The listing below holds a line with "for node, make" and a later line with "record = json.load(file)". Write out those two lines and every line between them, exactly, and nothing else.

----------------------------------------

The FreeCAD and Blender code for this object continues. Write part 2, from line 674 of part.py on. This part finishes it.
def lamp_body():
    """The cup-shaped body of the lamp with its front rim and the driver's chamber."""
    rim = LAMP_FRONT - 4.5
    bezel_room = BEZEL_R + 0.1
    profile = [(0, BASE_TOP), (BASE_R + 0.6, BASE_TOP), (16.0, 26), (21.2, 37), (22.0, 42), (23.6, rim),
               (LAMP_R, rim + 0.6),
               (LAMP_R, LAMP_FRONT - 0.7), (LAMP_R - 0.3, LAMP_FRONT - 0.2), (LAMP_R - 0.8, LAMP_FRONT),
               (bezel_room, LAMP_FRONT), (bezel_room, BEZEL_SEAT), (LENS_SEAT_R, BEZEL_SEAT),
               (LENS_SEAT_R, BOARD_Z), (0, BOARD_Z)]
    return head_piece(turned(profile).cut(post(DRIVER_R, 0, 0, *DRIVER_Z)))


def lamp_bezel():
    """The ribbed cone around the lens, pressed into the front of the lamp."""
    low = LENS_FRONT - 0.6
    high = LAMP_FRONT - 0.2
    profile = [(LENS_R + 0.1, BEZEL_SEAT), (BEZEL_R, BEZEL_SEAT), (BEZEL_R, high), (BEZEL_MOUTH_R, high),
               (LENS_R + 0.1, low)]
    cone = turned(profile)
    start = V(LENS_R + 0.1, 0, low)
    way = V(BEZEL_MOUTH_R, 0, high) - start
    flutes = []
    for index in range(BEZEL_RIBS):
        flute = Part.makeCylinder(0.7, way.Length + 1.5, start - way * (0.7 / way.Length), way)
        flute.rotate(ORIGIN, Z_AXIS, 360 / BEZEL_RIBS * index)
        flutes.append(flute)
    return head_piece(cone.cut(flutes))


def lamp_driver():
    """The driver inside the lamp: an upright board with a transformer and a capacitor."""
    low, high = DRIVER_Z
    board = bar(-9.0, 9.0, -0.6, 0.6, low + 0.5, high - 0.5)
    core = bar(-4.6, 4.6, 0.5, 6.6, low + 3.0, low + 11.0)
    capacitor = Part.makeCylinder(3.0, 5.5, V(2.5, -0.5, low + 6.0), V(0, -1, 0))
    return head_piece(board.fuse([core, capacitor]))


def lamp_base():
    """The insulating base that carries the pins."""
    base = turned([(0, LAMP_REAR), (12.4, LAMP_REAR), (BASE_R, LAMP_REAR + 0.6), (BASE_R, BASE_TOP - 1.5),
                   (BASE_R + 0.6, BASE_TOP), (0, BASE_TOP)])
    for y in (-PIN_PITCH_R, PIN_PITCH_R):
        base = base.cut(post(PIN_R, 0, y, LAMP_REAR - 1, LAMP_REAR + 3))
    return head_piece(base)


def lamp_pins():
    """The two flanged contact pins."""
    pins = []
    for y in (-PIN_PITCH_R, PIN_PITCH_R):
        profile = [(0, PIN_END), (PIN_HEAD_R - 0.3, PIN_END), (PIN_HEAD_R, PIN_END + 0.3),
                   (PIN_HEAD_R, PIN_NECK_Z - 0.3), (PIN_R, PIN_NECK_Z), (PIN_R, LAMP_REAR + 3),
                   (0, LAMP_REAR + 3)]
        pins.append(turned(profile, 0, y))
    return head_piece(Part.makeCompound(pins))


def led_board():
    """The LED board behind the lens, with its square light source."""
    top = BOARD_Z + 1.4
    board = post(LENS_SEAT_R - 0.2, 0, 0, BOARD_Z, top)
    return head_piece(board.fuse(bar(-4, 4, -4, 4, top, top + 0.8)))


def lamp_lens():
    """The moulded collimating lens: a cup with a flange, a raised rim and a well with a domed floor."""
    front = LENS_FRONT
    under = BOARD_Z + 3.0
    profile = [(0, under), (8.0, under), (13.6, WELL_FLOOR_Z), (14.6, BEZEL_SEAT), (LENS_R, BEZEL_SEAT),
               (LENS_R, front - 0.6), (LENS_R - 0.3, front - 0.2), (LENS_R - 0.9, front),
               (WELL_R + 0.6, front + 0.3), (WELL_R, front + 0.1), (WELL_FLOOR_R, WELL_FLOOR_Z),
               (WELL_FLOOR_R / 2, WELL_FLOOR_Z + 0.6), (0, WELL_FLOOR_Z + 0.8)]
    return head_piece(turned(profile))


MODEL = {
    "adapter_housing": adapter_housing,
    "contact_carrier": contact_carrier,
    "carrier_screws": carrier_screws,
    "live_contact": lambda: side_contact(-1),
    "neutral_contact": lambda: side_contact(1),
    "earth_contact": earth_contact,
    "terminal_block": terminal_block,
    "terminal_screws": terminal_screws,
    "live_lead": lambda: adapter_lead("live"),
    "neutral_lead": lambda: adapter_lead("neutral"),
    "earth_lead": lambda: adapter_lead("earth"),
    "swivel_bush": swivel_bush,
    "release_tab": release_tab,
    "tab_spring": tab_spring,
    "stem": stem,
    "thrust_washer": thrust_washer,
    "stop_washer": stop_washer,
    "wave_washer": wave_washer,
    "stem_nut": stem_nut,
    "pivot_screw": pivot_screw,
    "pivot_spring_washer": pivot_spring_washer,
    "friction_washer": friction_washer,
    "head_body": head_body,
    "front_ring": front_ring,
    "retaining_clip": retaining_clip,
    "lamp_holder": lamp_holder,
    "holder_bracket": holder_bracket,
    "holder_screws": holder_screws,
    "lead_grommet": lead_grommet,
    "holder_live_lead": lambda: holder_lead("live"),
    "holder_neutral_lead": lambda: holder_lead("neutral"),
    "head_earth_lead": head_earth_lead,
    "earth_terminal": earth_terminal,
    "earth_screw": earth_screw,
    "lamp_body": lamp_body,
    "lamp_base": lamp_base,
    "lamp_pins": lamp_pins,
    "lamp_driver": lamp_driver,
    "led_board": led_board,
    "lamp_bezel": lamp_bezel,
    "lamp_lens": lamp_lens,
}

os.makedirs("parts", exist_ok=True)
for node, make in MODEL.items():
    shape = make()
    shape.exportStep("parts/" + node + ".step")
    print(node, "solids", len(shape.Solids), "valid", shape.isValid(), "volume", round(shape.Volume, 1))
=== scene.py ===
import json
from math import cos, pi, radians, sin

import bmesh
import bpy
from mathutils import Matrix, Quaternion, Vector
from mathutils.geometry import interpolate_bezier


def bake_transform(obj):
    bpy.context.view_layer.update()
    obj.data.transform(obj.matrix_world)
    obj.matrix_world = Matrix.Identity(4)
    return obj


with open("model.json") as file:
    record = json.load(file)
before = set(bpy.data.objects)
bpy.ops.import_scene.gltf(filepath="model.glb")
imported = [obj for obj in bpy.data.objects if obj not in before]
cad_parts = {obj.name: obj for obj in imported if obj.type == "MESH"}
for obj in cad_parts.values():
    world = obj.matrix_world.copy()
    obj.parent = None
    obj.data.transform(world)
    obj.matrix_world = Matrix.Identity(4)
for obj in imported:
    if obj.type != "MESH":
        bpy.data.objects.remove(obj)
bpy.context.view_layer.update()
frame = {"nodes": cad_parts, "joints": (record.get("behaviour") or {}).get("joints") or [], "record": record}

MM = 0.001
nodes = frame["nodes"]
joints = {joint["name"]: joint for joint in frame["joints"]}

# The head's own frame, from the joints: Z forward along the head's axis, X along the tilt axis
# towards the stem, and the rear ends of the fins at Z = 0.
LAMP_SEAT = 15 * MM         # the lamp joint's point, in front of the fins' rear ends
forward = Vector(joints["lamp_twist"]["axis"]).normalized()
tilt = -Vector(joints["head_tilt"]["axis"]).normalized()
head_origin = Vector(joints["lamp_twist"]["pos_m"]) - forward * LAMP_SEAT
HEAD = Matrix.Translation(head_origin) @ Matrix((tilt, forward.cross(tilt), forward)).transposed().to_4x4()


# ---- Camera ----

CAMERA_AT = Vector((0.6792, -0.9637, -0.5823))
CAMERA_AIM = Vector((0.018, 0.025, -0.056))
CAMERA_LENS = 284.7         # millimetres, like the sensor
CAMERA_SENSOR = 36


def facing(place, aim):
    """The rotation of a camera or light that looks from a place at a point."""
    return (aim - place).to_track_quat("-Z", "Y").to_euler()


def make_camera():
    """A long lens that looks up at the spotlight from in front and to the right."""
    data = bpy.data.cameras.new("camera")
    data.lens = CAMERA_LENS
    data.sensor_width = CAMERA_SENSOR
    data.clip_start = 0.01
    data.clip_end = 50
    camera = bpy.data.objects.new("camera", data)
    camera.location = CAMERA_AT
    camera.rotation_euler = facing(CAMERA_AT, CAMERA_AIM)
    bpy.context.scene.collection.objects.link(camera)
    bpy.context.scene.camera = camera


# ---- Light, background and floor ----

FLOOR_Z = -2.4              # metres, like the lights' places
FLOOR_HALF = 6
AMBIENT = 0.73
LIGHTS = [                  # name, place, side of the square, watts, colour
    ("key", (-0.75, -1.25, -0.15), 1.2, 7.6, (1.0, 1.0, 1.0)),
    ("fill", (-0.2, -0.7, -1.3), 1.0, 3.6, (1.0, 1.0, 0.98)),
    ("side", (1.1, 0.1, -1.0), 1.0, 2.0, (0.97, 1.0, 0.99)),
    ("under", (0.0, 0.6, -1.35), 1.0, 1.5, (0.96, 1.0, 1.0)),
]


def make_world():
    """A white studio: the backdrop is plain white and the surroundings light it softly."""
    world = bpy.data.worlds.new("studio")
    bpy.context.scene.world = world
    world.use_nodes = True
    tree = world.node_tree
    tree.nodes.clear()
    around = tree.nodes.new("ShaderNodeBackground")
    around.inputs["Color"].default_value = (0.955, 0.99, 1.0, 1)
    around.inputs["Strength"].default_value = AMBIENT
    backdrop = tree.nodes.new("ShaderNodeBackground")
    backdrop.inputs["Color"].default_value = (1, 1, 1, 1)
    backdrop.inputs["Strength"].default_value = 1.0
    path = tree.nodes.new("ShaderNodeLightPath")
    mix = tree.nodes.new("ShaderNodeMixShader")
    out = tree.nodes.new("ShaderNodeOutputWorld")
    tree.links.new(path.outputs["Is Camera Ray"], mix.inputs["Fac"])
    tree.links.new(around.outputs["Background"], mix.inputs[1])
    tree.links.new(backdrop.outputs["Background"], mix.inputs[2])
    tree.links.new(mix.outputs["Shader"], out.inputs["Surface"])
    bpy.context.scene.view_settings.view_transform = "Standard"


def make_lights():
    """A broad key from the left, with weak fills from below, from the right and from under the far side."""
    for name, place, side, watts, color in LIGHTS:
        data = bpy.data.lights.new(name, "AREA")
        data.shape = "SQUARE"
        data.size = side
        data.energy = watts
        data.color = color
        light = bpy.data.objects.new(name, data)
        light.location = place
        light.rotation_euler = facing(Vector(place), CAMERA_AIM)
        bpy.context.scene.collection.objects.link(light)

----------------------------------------

Answer to the exercise:
for node, make in MODEL.items():
    shape = make()
    shape.exportStep("parts/" + node + ".step")
    print(node, "solids", len(shape.Solids), "valid", shape.isValid(), "volume", round(shape.Volume, 1))
=== scene.py ===
import json
from math import cos, pi, radians, sin

import bmesh
import bpy
from mathutils import Matrix, Quaternion, Vector
from mathutils.geometry import interpolate_bezier


def bake_transform(obj):
    bpy.context.view_layer.update()
    obj.data.transform(obj.matrix_world)
    obj.matrix_world = Matrix.Identity(4)
    return obj


with open("model.json") as file:
    record = json.load(file)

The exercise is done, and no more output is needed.